Dans un effort de promotion de l'ukrainien, le gouvernement l'a imposé depuis 2021 comme seule langue de communication dans les magasins, restaurants et autres services, sauf demande expresse du client.

Depuis janvier, les publications dans d'autres langues doivent s'accompagner de versions ukrainiennes. Des exceptions sont prévues pour l'anglais, mais pas pour le russe.

Le texte est d'ailleurs critiqué par l'ONG internationale Human Rights Watch, pour un manque d'équilibre qui «suscite l'inquiétude».

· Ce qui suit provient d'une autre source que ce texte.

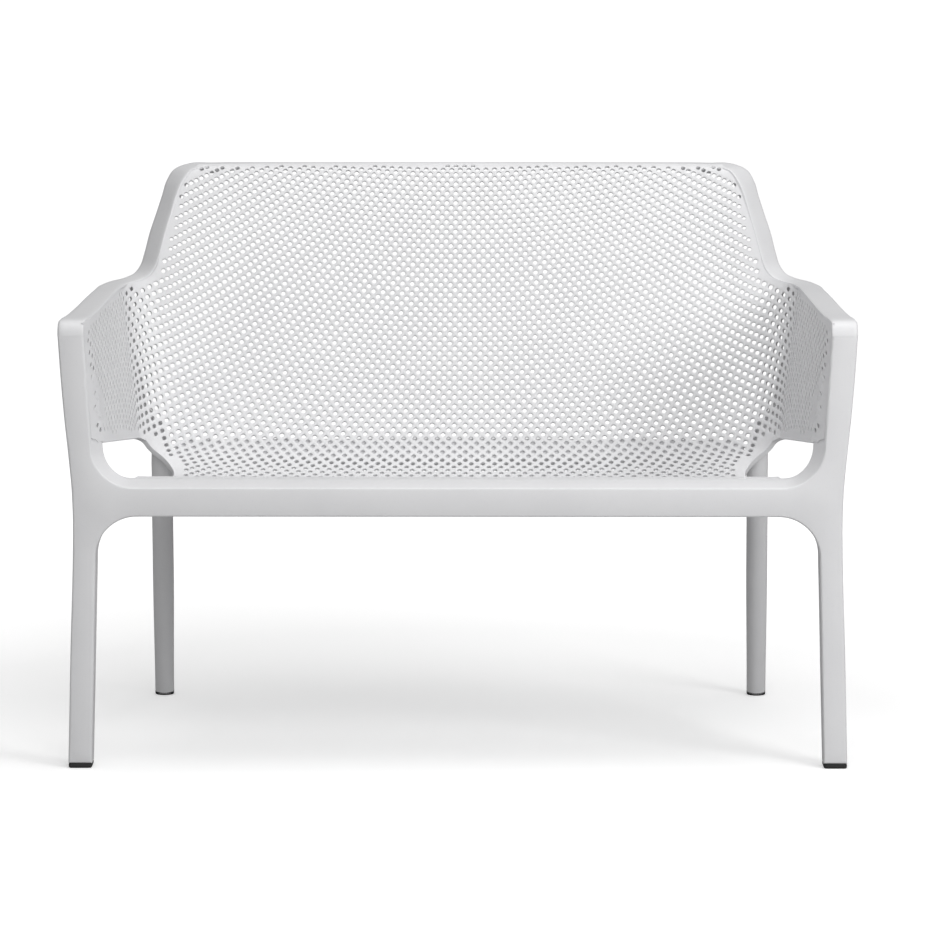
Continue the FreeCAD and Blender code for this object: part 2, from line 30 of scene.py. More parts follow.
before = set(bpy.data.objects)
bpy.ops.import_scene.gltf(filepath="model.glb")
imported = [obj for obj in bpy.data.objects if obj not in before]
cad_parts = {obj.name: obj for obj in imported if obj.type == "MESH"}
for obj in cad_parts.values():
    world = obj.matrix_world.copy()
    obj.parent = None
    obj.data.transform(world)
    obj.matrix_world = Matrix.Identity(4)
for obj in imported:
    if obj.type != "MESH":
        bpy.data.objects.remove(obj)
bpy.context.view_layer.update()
FRONT = -322.5

# ---------------------------------------------------------------- the tub's surface

CORNER = 60.0
CHAIN = [
    (120.0 * math.radians(31.9), 22.0, -9.9), (277.0, -9.9, -9.9), (115.0 * math.radians(69.9), -9.9, 60.0),
    (75.0, 60.0, 67.0), (180.0, 67.0, 74.0), (176.6, 74.0, 66.0), (24.0 * math.radians(66.0), 66.0, 0.0),
    (7.0, 0.0, 0.0),
]
KNOTS = np.concatenate([[0.0], np.cumsum([part[0] for part in CHAIN])])
U_CREST, U_SEAT_BACK, U_BEND_END, U_ROLL, U_END = 43.8, KNOTS[2], KNOTS[3], KNOTS[6], KNOTS[8]
WALL_FRONT = -277.0


def smooth(value):
    """Smooth step from 0 to 1."""
    value = np.clip(value, 0.0, 1.0)
    return value * value * (3 - 2 * value)


def profile(u):
    """Depth, height and slope of the middle profile at length u: a chain of tangent arcs and lines, each of
    which turns from its first slope to its last at an even rate."""
    rest = np.array(u, float)
    y, z = np.full(rest.shape, -319.0), np.full(rest.shape, 413.0)
    slope = np.full(rest.shape, math.radians(CHAIN[0][1]))
    for length, first, last in CHAIN:
        run = np.clip(rest, 0.0, length)
        start, end = math.radians(first), np.radians(first + (last - first) * run / length)
        if first == last:
            y, z = y + run * math.cos(start), z + run * math.sin(start)
        else:
            radius = length / math.radians(last - first)
            y, z = y + radius * (np.sin(end) - math.sin(start)), z - radius * (np.cos(end) - math.cos(start))
        slope = np.where(rest > 0.0, end, slope)
        rest = rest - length
    return y, z, slope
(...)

Mais, aucune trace du «génocide» des russophones, dont Vladimir Poutine a dénoncé la menace.

«La langue est une balle de guerre»

Le millionnaire et mécène, Evgueniï Outkine, 63 ans, est catégorique. Né dans le sud de la Russie, l'homme a étudié à Moscou et a commencé à développer depuis 1982 des projets à Kiev où il est installé depuis 2008. Jamais, dit-il, il n'y a souffert d'une quelconque discrimination.

«Je me sens citoyen de l'Ukraine. Mais je suis une personne profondément russe et le russe est ma langue maternelle». Il qualifie de «mensonge et de fiction» le discours de Moscou.

«Je n'ai jamais connu un seul incident lié au fait que je parlais russe», souligne l'entrepreneur pour lequel «la langue est une autre balle dans la guerre hybride de la Russie» contre l'Ukraine.

Pour l'historien ukrainien Iaroslav Gritsak, la rhétorique russe sur la question linguistique doit servir à justifier une agression russe, car la réelle «différence entre l'Ukraine et la Russie est politique».

Un seul peuple divisé par l'Occident?

Dans un essai «sur l'unité historique des Russes et des Ukrainiens» publié en été, Vladimir Poutine défend lui l'idée selon laquelle les deux peuples n'en sont en réalité qu'un, dont les divisions ont été suscitées par l'Occident.

«La voie de l'assimilation forcée, la formation d'un Etat ukrainien ethniquement pur, agressif envers la Russie, est comparable à l'utilisation d'armes de destruction massive contre nous», écrit le président russe.

Pour la journaliste et écrivaine Anne Applebaum, lauréate du prix Pulitzer et spécialiste du communisme, ce discours reflète des espoirs impérialistes du maître du Kremlin.

«L'Union soviétique était un empire russophone, et parfois Poutine semble rêver de recréer une réplique de cet empire dans les frontières de l'ex-URSS», analyse-t-elle.

Dans ce contexte, l'auteur ukrainien Andreï Kourkov, l'un des écrivains de langue russe les plus populaires en Europe, estime que son pays n'a pas d'autre choix que de mener une politique linguistique «ferme».

Face à la menace de Moscou, «il est immoral» de promouvoir le russe en Ukraine, a-t-il dit dans une interview à l'AFP.